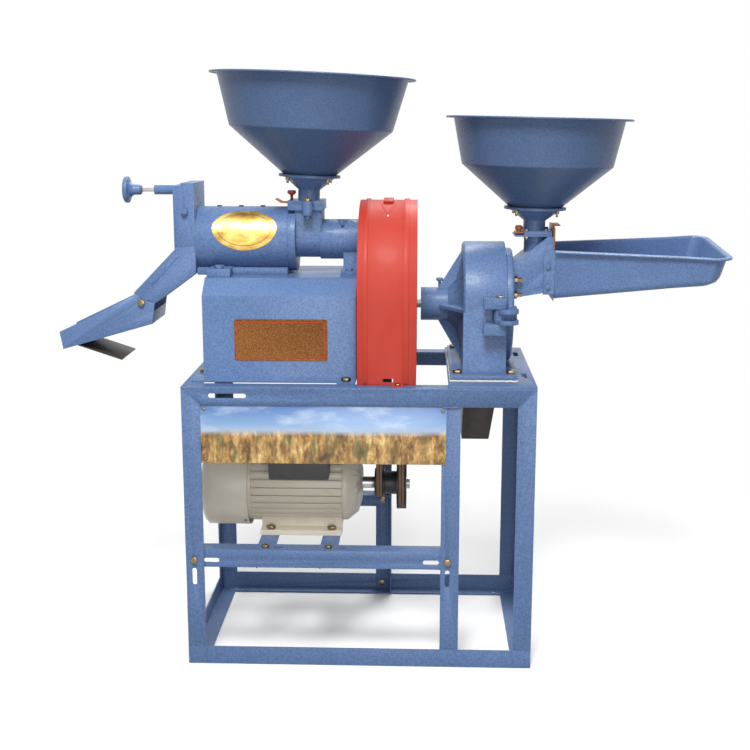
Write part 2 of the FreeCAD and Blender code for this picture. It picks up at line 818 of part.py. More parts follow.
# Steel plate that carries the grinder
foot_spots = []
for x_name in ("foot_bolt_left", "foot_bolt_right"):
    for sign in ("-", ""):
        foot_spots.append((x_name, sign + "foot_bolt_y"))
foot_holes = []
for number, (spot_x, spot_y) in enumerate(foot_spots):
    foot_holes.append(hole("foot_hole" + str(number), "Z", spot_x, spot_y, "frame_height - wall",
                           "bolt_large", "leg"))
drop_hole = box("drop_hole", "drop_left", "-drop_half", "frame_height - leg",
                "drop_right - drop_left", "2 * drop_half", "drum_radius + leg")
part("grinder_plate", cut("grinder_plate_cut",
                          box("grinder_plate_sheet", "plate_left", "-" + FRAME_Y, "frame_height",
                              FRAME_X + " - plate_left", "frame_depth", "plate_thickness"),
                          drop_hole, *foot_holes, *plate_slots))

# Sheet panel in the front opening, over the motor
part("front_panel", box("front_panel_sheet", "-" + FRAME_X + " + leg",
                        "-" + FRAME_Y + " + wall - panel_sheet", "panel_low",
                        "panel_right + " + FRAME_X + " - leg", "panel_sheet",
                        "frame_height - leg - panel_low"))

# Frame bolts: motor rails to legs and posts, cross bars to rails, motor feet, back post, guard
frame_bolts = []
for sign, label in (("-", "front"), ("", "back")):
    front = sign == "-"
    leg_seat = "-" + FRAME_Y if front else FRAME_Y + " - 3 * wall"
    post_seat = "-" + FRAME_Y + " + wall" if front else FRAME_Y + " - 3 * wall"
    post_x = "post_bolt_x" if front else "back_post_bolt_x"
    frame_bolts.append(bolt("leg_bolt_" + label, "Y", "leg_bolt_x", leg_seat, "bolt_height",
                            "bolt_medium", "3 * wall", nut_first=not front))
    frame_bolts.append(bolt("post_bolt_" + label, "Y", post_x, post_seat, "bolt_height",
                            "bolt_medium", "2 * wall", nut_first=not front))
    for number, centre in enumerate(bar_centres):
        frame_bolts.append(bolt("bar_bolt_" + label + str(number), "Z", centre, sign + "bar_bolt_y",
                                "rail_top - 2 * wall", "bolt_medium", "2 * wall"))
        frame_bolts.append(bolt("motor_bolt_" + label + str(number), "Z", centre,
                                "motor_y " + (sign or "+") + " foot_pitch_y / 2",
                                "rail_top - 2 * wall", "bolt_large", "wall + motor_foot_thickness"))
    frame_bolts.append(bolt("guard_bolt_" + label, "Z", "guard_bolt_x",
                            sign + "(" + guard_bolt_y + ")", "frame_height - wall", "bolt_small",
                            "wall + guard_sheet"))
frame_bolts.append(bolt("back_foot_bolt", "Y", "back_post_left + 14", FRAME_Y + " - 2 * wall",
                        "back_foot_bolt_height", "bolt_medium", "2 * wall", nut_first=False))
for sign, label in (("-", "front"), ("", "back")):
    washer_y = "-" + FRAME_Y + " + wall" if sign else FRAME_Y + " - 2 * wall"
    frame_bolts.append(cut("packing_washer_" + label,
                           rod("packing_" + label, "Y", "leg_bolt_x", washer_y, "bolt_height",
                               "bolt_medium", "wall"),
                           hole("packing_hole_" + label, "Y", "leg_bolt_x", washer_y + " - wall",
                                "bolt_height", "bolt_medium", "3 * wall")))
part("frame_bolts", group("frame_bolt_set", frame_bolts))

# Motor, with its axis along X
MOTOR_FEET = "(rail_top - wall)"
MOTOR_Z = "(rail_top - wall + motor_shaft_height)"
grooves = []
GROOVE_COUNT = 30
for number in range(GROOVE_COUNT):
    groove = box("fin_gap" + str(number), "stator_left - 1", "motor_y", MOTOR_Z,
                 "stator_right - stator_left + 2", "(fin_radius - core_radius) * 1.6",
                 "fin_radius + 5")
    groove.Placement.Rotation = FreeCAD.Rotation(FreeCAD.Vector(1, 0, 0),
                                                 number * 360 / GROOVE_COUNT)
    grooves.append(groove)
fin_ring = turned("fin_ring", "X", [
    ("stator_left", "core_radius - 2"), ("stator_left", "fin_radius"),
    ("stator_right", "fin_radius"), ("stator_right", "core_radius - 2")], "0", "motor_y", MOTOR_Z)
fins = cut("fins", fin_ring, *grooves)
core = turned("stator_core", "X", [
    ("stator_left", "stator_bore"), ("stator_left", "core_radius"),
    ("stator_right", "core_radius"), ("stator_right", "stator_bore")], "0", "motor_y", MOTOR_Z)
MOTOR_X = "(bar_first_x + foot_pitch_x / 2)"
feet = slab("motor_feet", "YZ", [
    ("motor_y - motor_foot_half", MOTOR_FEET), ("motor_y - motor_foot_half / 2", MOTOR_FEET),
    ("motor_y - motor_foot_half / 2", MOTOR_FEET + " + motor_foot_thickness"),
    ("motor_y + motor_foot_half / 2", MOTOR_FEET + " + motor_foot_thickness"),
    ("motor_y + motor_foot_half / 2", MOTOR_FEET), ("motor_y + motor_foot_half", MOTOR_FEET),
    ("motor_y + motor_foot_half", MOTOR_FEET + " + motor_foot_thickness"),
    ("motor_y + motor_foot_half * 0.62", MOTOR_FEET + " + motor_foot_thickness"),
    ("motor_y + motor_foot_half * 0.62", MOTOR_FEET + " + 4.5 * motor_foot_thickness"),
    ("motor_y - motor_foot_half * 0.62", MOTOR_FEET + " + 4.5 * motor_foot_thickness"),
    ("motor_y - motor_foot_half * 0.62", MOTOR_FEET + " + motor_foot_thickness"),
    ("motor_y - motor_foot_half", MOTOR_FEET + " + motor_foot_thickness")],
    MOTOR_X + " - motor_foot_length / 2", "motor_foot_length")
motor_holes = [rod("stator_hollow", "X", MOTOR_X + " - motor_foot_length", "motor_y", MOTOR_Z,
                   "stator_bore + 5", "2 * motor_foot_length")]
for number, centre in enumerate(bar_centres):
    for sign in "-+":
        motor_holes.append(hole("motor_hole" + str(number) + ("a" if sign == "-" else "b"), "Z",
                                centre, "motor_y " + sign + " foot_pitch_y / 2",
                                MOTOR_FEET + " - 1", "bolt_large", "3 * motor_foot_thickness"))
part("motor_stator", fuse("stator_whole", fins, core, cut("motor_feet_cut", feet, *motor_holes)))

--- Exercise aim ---
Provide the count, and nothing else, of lines in the data above where the word "FreeCAD" occurs.

--- Response below ---
2